Article 236 of the Constitution establishes which are the functions to be performed by the first national president; Paragraph 23 of this section states that one of the powers of the president is: "Dissolve the National Assembly in accordance with the provisions of this Constitution."

In statement 240 explains that will dissolve the Parliament when in a same constitutional period the Assembly approve the removal of the vice president of the country by means of censure, three times.

It is also clarified that the decree of dissolution of the Venezuelan congress entails the call for elections for a new legislature, which must be held in the next 60 days. In addition, this section indicates that the Parliament can not be dissolved during the last year of its constitutional period.

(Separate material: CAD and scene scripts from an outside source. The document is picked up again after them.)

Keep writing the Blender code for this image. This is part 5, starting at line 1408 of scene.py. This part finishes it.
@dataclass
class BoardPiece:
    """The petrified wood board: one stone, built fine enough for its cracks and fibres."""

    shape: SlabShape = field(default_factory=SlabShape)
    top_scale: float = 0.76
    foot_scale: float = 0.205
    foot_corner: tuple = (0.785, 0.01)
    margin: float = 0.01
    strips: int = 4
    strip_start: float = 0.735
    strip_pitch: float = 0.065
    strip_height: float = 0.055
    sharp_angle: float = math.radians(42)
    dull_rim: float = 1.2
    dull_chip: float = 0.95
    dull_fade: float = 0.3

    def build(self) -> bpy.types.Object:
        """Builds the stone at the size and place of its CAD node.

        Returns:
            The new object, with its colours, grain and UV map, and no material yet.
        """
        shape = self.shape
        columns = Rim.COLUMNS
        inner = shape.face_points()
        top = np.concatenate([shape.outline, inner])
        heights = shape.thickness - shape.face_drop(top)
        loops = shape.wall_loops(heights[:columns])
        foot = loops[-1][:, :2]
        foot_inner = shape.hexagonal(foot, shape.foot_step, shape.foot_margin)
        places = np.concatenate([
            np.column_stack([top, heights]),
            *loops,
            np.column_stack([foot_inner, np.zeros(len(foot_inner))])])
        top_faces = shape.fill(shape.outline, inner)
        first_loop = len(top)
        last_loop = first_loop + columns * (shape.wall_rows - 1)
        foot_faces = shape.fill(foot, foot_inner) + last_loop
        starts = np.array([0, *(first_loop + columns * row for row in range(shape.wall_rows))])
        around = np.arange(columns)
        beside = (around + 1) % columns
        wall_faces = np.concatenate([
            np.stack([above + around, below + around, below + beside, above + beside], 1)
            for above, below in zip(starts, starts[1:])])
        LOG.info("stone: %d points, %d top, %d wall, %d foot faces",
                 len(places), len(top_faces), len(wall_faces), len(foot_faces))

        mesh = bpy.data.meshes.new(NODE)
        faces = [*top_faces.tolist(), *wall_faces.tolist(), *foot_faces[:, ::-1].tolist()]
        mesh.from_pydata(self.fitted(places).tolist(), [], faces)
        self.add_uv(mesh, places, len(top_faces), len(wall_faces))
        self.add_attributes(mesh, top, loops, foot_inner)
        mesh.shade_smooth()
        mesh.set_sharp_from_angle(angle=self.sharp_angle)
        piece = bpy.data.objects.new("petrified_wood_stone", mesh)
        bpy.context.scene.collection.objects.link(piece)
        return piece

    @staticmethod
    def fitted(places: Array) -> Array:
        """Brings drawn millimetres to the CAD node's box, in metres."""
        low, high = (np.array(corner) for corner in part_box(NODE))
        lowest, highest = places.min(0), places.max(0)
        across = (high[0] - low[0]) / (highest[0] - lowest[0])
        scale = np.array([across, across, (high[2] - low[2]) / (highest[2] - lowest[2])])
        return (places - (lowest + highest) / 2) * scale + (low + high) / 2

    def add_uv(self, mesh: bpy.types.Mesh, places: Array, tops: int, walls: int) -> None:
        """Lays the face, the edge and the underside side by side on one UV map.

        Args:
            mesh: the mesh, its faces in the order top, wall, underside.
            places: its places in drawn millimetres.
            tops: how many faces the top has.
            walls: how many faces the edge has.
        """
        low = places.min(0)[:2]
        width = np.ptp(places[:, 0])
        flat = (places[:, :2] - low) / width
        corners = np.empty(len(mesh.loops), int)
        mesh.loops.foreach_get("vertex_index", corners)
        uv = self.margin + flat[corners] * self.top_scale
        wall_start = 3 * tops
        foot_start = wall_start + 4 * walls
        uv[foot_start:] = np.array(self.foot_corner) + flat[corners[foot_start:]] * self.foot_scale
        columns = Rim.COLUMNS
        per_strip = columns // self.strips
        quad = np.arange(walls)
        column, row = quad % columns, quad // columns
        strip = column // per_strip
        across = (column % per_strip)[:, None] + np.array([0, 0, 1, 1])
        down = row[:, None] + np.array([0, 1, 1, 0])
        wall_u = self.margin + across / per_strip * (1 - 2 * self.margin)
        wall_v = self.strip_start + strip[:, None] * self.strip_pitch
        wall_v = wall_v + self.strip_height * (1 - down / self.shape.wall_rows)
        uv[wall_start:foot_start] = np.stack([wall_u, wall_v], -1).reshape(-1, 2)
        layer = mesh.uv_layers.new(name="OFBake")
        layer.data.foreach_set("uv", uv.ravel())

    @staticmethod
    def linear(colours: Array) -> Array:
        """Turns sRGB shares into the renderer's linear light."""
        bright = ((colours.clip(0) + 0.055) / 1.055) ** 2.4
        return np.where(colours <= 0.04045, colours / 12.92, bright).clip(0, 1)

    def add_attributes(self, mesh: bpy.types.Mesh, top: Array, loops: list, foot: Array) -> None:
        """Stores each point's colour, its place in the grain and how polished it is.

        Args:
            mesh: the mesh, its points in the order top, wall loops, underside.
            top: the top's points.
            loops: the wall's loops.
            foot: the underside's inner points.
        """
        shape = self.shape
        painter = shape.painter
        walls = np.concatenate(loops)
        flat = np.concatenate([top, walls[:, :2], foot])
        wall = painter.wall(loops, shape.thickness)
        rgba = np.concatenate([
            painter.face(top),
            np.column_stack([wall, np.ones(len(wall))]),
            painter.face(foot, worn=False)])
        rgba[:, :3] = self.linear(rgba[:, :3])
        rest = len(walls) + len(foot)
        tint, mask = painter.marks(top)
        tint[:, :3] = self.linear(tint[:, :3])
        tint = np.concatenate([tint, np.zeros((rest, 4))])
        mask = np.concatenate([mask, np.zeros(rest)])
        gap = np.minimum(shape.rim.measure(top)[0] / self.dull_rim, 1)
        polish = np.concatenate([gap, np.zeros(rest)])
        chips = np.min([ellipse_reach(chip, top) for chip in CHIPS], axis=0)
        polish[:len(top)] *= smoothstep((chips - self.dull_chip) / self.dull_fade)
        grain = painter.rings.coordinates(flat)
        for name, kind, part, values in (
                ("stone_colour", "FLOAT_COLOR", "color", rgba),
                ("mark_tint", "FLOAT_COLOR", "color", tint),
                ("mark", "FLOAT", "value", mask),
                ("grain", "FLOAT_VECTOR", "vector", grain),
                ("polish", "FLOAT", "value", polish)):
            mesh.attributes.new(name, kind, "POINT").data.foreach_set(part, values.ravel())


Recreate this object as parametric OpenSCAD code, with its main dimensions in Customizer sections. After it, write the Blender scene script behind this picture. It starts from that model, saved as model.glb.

In the 2017 Venezuelan constitutional crisis, the Supreme Tribunal of Justice dissolved the National Assembly and assumed its legislative powers. The decision was viewed by the Venezuelan opposition and many members of the international community, including the United States, Mercosur, and the Organization of American States, as a self-coup by President Nicolás Maduro. After several days, the decision was reversed on the advice of President Maduro.

== In fiction ==

- In the 1977 science fiction film Star Wars the Emperor dissolves the Senate of the Galactic Empire, itself rendered a rubber stamp after his seizure of power in the former Galactic Republic, after the beginning of the Galactic Civil War and growing sympathy for the Rebel Alliance in the Senate. Each of the planets in the Empire are left under the control of regional governors, with fear of the newly created Death Star to prevent dissent and ensure the planets' continued allegiance to the Empire.
- The 2014 play King Charles III and the 2017 television adaptation of the same name center around Charles III withholding royal assent to a parliamentary bill restricting freedom of the press after becoming King and then dissolving the British Parliament after it attempts to abolish the royal assent, leading to a constitutional crisis which forces Charles to abdicate in favor of his son Prince William.